__What the exercise asks__
Copy all lines below containing "OpenSCAD".

__Input records__
☆ ☆ ☆

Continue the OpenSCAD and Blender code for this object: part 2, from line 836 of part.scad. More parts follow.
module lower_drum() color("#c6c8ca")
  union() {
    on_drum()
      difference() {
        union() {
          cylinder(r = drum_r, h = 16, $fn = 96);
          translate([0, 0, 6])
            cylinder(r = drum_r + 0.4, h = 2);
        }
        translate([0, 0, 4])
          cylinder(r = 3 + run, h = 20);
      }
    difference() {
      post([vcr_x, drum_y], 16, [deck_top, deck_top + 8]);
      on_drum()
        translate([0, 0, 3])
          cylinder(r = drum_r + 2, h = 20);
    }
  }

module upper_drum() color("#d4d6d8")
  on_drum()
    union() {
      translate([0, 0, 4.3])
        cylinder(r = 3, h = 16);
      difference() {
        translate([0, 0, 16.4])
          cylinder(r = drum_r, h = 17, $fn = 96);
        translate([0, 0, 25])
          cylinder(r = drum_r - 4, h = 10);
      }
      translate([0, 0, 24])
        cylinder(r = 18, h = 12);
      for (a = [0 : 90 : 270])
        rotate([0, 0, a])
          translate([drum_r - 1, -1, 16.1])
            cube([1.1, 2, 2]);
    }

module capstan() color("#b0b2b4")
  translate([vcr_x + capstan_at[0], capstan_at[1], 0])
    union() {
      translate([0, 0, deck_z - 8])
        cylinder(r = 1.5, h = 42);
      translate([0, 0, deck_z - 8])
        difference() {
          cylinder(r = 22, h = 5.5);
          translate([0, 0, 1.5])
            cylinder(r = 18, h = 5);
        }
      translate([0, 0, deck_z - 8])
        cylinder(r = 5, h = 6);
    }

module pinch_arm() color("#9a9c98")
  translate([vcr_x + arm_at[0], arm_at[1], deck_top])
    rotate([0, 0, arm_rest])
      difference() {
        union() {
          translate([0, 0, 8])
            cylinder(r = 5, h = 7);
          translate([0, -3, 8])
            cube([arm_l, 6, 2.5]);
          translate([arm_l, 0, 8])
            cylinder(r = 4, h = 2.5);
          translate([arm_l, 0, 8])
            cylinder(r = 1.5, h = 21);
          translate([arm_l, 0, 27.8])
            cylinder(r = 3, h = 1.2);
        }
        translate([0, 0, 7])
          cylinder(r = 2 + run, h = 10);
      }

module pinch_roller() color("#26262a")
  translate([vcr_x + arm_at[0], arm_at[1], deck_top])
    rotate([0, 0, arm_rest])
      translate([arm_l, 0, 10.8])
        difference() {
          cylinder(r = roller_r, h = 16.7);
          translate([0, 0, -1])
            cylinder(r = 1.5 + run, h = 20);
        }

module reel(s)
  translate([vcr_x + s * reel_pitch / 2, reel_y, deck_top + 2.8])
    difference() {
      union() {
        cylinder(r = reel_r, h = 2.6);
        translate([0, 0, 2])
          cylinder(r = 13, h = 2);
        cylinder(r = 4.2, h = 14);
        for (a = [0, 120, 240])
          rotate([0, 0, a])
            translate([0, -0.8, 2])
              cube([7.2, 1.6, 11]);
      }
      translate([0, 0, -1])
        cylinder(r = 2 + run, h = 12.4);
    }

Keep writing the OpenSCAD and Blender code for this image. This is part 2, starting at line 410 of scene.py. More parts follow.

☆ ☆ ☆

__The output__
Continue the OpenSCAD and Blender code for this object: part 2, from line 836 of part.scad. More parts follow.
Keep writing the OpenSCAD and Blender code for this image. This is part 2, starting at line 410 of scene.py. More parts follow.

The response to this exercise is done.